When you develop your personal budget, you might only focus on the expenses that you incur, likely because your income is fairly steady with simply one or two main sources. You have more categories of expenses than sources of income. However, nonprofits need to categorize both income and expenses for their budgets, breaking them both down into specific categories.

When you lay out your expenses, break them down into specific categories in order to make your financial organization easier. Within these categories, your nonprofit can further break down your expenses, defining them and making them more manageable. The categories you should consider include:

  • Fundraising expenses. Fundraising expenses can be further categorized into the marketing, event, and tech tools that you use to reach supporters and develop relationships with them to enhance your fundraising efforts.
  • Administrative expenses. Administrative expenses are those that you use to keep your doors open at your organization. For instance, employee salaries, office rent and utilities, and data organization investments would all fall under this category.
  • Program expenses. Your program expenses are those that are necessary to conduct your work with the community. For example, if you work at an animal shelter, the veterinary fees and purchase of food for the rescues would be considered program expenses.

These categories also happen to be the ones that your nonprofit uses on your Form 990. This means when you review your actual budget, statement of functional expenses, Form 990, and other forms, the numbers should be consistent across each form.

When it comes to your nonprofit’s revenue, you should also consider the sources of funding that you have coming in and make a budget based on your predicted funds from those sources. 

It’s better to have a conservative view of your revenue rather than an optimistic one. This helps you build your reserve fund or protect you in case the year isn’t as profitable as you expect. There are two different ways you can predict your revenue with this conservative mindset:

  • The discount method. The discount method is when your team identifies the predicted revenue from each fundraising source and multiplies that number by the probability that you’ll receive the funding. For example, you may have a 90% chance of receiving your predicted grant funds, but a 75% chance of receiving your predicted online fundraising revenue.
  • The cutoff method. With the cutoff method, your organization will consider the total fundraising revenue predicted and multiply it by the probability that you’ll reach that fundraising total. For instance, if you predict that you’ll receive $200,000 in fundraising, but that you have a 75% chance of receiving that predicted amount, you’ll budget $150,000 for your predicted revenue.

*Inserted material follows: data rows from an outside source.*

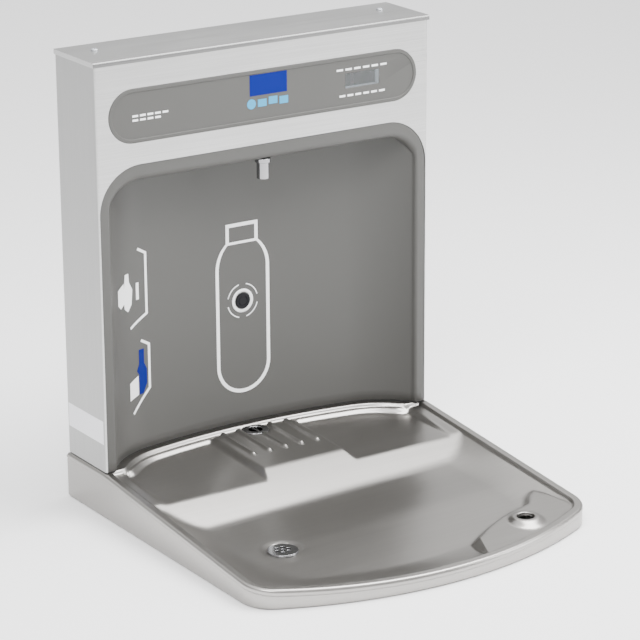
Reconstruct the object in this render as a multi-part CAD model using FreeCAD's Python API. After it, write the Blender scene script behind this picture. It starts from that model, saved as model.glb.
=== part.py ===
import FreeCAD, Part
import math
import os

# Wall-hung bottle filling fountain: a stamped steel basin that carries a shallow sensor-operated
# filling tower. Millimetres. +X is the user's right, the front faces -Y, the wall is behind +Y.
# The origin is the centre of the footprint, on the plane that the basin's skirt stands on.

V = FreeCAD.Vector

# ---------------------------------------------------------------- the basin's sizes
BASIN_WIDTH = 467.0
BASIN_DEPTH = 483.0
BASIN_REAR_HEIGHT = 56.6        # top of the level deck that the tower stands on
BASIN_SHEET = 1.2
RIM_FALL = 0.096                # the rim in front of the tower falls this much for each mm forward
FRONT_BOW_RADIUS = 478.0
FRONT_CORNER_RADIUS = 42.5
SKIRT_RETURN = 14.0             # width of the turned-in foot under the skirt
PIPE_NOTCH_RADIUS = 16.0        # notch in the foot behind the water inlet
RIM_WIDTH = 10.0
RIM_STEP = 4.5                  # drop from the rim to the ledge inside it
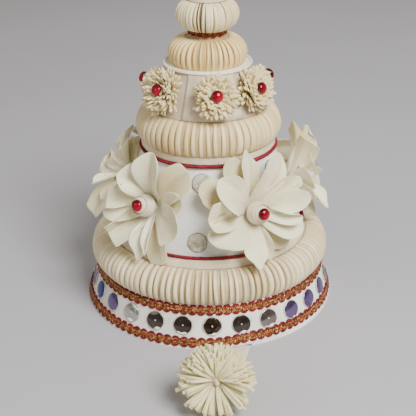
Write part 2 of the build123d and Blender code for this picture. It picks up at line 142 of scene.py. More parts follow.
FULL_FLOWER = (
    (4.0, 1.02, 1.45, 22.0, 0.0, 0.45, 3.8, "round", "valley", 0.10),
    (-41.0, 0.86, 1.00, 21.0, 0.0, 0.45, 2.8, "square", "valley", -0.40),
    (41.0, 0.94, 1.60, 5.0, 0.0, 0.25, 1.6, "square", "valley", 0.25),
    (72.0, 0.86, 1.05, 20.0, 0.0, 0.45, 3.2, "round", "plain", 0.0),
    (106.0, 0.98, 1.60, 18.0, 0.0, 0.42, 3.8, "round", "spoon", 0.0),
    (163.0, 0.99, 0.95, 5.0, 0.0, 0.35, 1.4, "square", "plain", 0.0),
    (164.0, 0.88, 0.48, 22.0, 0.0, 0.60, 3.4, "point", "valley", 0.0),
    (179.0, 0.97, 0.80, 14.0, 0.0, 0.50, 2.6, "point", "valley", 0.20),
    (-138.0, 0.96, 1.40, 20.0, 0.0, 0.45, 2.6, "square", "rolled", -1.0),
    (-113.0, 0.93, 0.90, 27.0, 0.0, 0.60, 3.8, "narrow", "rolled", -1.0),
    (-94.0, 0.89, 1.05, 21.0, 0.0, 0.45, 2.2, "square", "plain", 0.0),
    (-70.0, 0.66, 0.80, 15.0, 0.0, 0.40, 1.4, "round", "plain", 0.0),
)
LEFT_FLOWER = (
    (0.0, 0.74, 0.95, 10.0, 50.0, 0.40, 1.4, "point", "plain", 0.0),
    (18.0, 0.82, 0.75, 10.0, 0.0, 0.50, 2.6, "point", "valley", 0.0),
    (24.0, 0.80, 0.60, 20.0, 30.0, 0.50, 3.4, "point", "valley", 0.20),
    (38.0, 0.86, 0.60, 14.0, -20.0, 0.50, 3.0, "point", "valley", 0.0),
    (50.0, 0.84, 0.80, 20.0, 0.0, 0.50, 3.8, "round", "valley", -0.20),
    (54.0, 0.72, 0.85, 30.0, 0.0, 0.45, 2.6, "round", "spoon", 0.0),
    (68.0, 0.70, 0.80, 30.0, 0.0, 0.50, 3.8, "round", "spoon", 0.0),
    (105.0, 0.84, 0.60, 30.0, -20.0, 0.60, 3.4, "narrow", "rolled", 1.0),
    (135.0, 0.76, 0.80, 20.0, -30.0, 0.50, 2.0, "round", "plain", 0.0),
    (164.0, 1.03, 0.98, 20.0, -60.0, 0.40, 3.4, "square", "valley", 0.0),
    (202.0, 0.98, 1.00, 22.0, 0.0, 0.45, 2.4, "round", "plain", 0.0),
    (240.0, 0.95, 1.10, 22.0, 0.0, 0.45, 3.6, "square", "valley", 0.30),
    (282.0, 0.95, 1.10, 20.0, 0.0, 0.45, 2.0, "round", "plain", 0.0),
    (324.0, 0.88, 1.10, 18.0, 0.0, 0.45, 3.6, "round", "valley", -0.30),
)
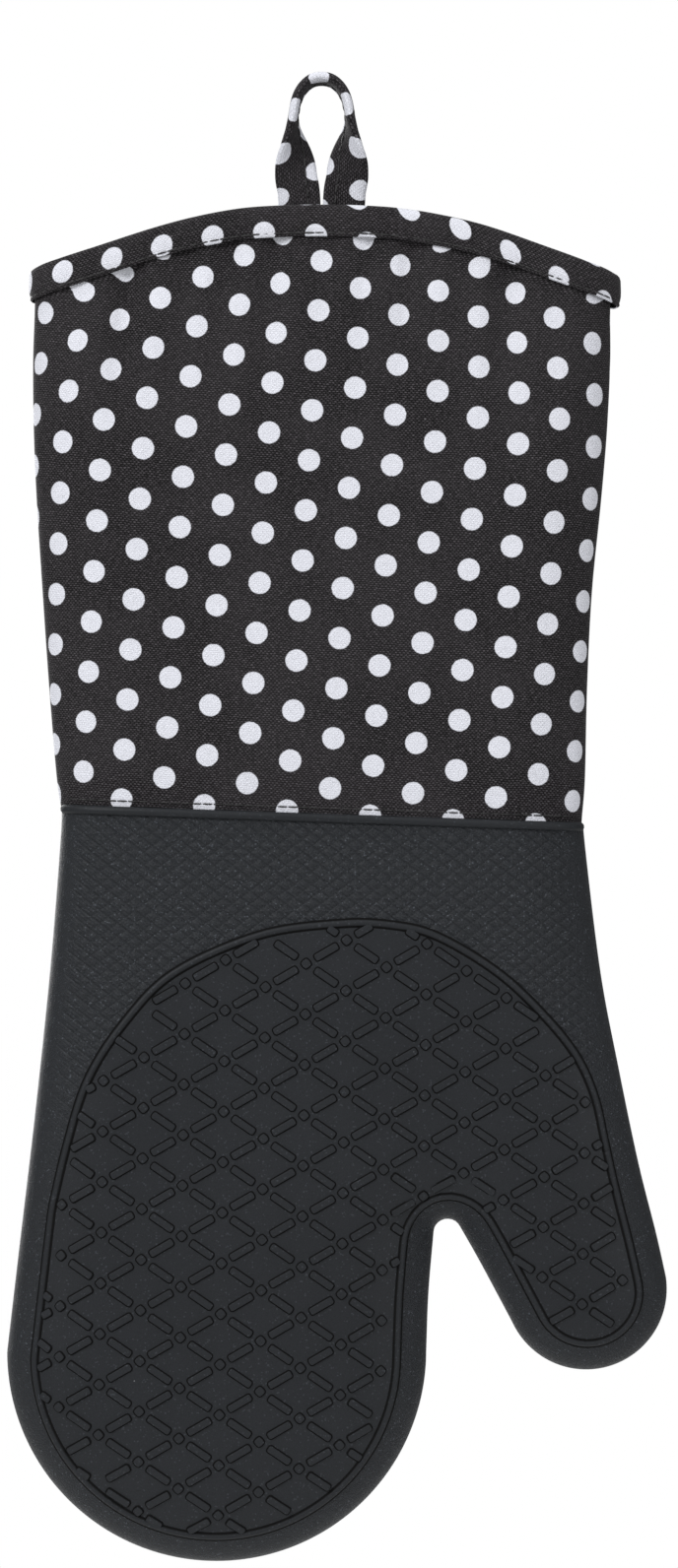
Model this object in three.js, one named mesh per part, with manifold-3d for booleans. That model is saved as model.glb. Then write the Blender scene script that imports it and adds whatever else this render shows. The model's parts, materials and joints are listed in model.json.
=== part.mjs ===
// Oven mitt, hanging by its loop: a padded cotton cuff sewn to a hollow silicone hand with one thumb.
//
// Millimetres. +Z is up, +X is the thumb side, and the front of the hand faces -Y.
// The origin is the point inside the top of the hanging loop where a hook bears.
// The mitt is flexible, so it is made in rigid lengths that meet at four folds: the loop's root,
// the wrist, the knuckles and the base of the thumb. At each fold both sides are bevelled, so that
// the mitt can fold either way to its limit without its pieces meeting.
import * as THREE from 'three';
import { mergeVertices } from 'three/addons/utils/BufferGeometryUtils.js';
import Module from 'manifold-3d';

const wasm = await Module();
wasm.setup();

// ---- Driving dimensions ----

// Loop
const loopDrop = 32.4; // from the bearing point down to the top of the cuff's mouth
const loopTapeWidth = 11;
const loopTapeThickness = 2.6;
const loopLegSpacing = 13; // between the middles of the two legs at the mouth
const loopBow = 16.4; // between the middles of the legs where the loop is widest
const loopSewnLength = 14; // how far each end of the tape runs down inside the mouth

// Cuff
const cuffLength = 167; // from the top of the mouth down to the seam with the silicone
const mouthWidth = 157;
const wristWidth = 144;
const mouthDepth = 21; // front to back over the cloth at the mouth
const mouthArchRadius = 188;
const bindingHeight = 8.6;
const bindingThickness = 0.9;
const seamTilt = 2; // degrees, the seam runs lower on the thumb side
const wristFoldAboveSeam = 19;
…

When you’ve predicted your annual revenue and expenses, your nonprofit’s budget will end up looking something like this:

This is an example of a nonprofit budget.

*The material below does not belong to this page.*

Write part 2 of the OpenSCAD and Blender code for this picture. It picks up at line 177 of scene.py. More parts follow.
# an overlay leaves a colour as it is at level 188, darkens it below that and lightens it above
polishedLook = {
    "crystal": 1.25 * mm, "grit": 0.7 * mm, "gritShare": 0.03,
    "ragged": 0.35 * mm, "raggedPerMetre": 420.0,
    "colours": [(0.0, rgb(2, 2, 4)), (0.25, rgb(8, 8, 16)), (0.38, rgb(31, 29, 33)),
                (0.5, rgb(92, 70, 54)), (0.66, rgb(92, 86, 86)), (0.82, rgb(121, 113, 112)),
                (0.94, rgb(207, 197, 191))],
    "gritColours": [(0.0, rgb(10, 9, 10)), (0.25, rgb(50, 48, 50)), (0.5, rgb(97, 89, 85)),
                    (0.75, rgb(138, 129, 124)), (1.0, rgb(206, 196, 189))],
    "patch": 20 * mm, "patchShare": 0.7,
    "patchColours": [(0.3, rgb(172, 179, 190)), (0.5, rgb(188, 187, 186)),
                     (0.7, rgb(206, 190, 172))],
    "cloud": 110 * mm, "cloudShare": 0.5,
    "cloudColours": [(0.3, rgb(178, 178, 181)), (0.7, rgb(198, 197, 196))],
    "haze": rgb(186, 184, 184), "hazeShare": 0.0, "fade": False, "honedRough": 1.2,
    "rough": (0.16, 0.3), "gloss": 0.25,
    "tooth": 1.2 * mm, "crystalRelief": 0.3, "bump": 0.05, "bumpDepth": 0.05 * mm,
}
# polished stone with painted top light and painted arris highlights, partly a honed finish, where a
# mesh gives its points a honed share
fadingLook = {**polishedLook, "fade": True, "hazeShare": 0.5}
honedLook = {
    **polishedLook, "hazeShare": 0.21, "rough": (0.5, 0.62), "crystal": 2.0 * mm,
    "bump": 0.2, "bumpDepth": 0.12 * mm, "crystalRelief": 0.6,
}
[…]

As you can see, there are many elements that must be included in your nonprofit’s budget. It requires a very organized and financially-focused individual to put together a well-designed and effective one. That’s one reason why your accountant (rather than your bookkeeper) should play a part in creating your organization’s budget each year.

The budget will need to be approved by your nonprofit’s board of directors before it’s put to use, though. Be sure there’s open communication between the individual who will present the budget (often the executive director) and your accounting team. This way, your presenter can proactively ask any questions that the board might also have, making the approval process simple and straightforward.

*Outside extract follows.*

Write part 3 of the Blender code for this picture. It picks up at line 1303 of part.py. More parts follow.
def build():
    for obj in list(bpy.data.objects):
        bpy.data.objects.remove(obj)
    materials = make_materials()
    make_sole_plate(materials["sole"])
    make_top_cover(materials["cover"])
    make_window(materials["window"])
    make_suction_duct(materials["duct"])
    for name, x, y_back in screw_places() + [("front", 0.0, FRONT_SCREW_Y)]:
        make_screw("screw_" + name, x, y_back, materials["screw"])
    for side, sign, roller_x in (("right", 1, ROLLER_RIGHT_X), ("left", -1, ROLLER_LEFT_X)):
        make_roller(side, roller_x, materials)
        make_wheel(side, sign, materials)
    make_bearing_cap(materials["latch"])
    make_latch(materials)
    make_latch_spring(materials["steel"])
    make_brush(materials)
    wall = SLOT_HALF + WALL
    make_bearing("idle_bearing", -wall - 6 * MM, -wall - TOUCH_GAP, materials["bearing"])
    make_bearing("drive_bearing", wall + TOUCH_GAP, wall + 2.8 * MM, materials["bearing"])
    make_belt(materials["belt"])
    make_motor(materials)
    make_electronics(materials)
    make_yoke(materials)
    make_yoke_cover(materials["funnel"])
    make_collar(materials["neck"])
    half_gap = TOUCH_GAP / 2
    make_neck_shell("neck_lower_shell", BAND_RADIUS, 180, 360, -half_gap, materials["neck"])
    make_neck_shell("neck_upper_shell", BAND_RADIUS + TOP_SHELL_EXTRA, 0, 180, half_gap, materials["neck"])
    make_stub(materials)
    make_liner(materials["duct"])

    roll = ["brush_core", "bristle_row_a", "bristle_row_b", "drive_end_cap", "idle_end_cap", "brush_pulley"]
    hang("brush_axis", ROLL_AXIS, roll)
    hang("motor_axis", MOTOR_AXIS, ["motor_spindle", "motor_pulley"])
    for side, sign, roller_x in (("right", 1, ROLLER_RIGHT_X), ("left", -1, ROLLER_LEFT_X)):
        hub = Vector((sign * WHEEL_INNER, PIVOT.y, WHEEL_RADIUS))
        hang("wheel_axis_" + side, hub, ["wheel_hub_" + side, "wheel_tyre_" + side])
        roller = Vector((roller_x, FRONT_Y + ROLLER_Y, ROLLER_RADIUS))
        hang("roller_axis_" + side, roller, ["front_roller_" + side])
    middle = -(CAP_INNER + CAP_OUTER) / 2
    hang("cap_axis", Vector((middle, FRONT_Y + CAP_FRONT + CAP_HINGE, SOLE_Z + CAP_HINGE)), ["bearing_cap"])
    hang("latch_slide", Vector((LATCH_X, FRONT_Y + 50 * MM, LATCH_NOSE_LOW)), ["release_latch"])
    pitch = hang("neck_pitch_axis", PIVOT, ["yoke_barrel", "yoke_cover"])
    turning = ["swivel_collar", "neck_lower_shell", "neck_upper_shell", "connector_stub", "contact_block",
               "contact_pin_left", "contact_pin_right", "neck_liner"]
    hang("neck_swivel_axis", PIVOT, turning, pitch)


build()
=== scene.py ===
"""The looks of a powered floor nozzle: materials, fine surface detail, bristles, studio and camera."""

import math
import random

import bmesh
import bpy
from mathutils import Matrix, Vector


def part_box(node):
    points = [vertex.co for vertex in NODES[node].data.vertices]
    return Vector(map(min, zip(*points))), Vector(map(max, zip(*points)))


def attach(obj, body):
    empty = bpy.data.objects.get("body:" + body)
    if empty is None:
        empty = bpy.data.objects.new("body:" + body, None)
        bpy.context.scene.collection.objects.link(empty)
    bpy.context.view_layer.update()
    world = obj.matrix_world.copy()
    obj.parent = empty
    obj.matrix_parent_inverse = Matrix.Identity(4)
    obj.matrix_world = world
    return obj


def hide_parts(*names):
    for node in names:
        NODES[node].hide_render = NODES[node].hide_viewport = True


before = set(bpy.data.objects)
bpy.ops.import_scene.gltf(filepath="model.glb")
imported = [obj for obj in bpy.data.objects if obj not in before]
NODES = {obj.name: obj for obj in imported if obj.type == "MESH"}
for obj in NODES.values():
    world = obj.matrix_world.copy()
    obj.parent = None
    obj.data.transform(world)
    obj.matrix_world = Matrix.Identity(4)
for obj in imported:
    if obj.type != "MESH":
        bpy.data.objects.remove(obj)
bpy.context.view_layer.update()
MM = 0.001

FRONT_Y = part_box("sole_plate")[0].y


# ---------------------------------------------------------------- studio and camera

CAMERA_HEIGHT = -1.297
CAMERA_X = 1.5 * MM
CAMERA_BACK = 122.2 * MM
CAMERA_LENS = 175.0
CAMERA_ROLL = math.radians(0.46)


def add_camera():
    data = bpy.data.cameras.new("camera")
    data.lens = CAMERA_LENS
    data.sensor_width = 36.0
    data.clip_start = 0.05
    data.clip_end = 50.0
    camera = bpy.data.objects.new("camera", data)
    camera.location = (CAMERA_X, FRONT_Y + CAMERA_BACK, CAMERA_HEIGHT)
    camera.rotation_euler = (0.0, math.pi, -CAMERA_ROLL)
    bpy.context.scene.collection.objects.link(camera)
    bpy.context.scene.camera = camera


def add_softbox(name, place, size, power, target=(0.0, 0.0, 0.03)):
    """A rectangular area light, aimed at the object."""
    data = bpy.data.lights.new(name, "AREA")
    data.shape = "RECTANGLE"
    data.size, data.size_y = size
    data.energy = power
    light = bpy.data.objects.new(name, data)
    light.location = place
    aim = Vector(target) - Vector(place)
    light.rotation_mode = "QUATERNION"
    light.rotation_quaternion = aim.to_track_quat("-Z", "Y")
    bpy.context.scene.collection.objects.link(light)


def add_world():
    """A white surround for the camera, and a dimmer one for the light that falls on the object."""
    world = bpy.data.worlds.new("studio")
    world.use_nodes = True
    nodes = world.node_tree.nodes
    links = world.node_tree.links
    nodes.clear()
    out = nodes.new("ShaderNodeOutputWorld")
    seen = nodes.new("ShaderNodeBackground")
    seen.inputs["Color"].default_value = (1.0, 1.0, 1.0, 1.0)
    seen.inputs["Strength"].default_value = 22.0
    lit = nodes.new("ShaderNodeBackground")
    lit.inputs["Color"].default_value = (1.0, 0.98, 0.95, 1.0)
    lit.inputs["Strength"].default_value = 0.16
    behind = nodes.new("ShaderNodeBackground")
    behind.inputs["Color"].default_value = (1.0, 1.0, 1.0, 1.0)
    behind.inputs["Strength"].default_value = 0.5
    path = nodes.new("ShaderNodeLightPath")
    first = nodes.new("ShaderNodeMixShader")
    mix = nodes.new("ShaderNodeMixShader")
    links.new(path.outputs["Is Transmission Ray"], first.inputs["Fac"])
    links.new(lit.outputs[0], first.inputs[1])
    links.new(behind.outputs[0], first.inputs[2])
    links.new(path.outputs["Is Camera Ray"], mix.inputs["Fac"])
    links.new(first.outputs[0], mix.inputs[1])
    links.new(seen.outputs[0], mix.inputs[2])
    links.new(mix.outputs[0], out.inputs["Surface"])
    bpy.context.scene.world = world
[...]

4. Annual Taxes for Nonprofits

When you started your nonprofit, you took steps to make sure that you wouldn’t have to pay taxes each year. That’s one of the great things about being registered as a 501(c)(3) organization! However, you still have tax forms that you need to file each year. Your Form 990 is the annual federal form that you need to file to maintain your tax-exempt status.

Your Form 990 is essentially a way for the IRS to make sure no organizations are taking advantage of the tax-exempt status for nonprofits. So long as your nonprofit is operating with a high level of integrity, you should have no trouble when it comes to reporting your finances to the IRS.

However, if you fail to file or are late in filing your Form 990, your nonprofit will incur penalties from the government. These penalties include:

  • Loss of your tax-exempt status. If your organization fails to file for three consecutive years, you risk losing your tax-exempt status. To get it back, you’ll need to re-file other forms and use a lot of your valuable time completing tedious paperwork. Plus, you’ll need to pay the fee to re-register as a 501(C)(3) organization.
  • Loss of your ability to accept tax-deductible contributions. The fact that donating to nonprofits is tax-deductible is a major incentive for many individuals. Failing to provide this deductible option takes away some of the incentives for supporters to continue contributing.
  • Immediate late fees. If you file your Form 990 late, you’ll incur late fees. You’ll be charged $20 per day that it’s late, with a maximum penalty of $10,000 or 5% of your gross revenue. However, if your organization generally has gross receipts of over $100,000, that penalty increases to $100 per day with a maximum penalty of $50,000.

As you can see, filing your tax forms is an immensely important part of your nonprofit’s regular financial reporting. You have the option of either filing this form on your own or reaching out to an accountant to help file it on behalf of your nonprofit.

While the Form 990 is the primary tax consideration for nonprofits, it’s not the only one. Your nonprofit should also consider the tax obligations that you have for your donors and to your contractors. 

For donors, your nonprofit is required to provide receipts for donations of over $250 contributed to your nonprofit. However, it’s recommended that you provide receipts for all donations made. This allows your donors to take advantage of the tax deductions they can receive after they give.

Your nonprofit should be sure to request a W-9 form at the beginning of your relationship with a hired contractor. This provides all of the information your team needs to provide a Form 1099 for that contractor as well. This form will be necessary for contractors who earn more than $600 annually from your nonprofit to file their own personal tax returns.

Nonprofit finances can seem like an overwhelming and tricky subject. However, a fundamental knowledge of how they work and what they look like will help your nonprofit make the most of your funding. You’ll find yourself better able to invest in growth and create an even greater impact.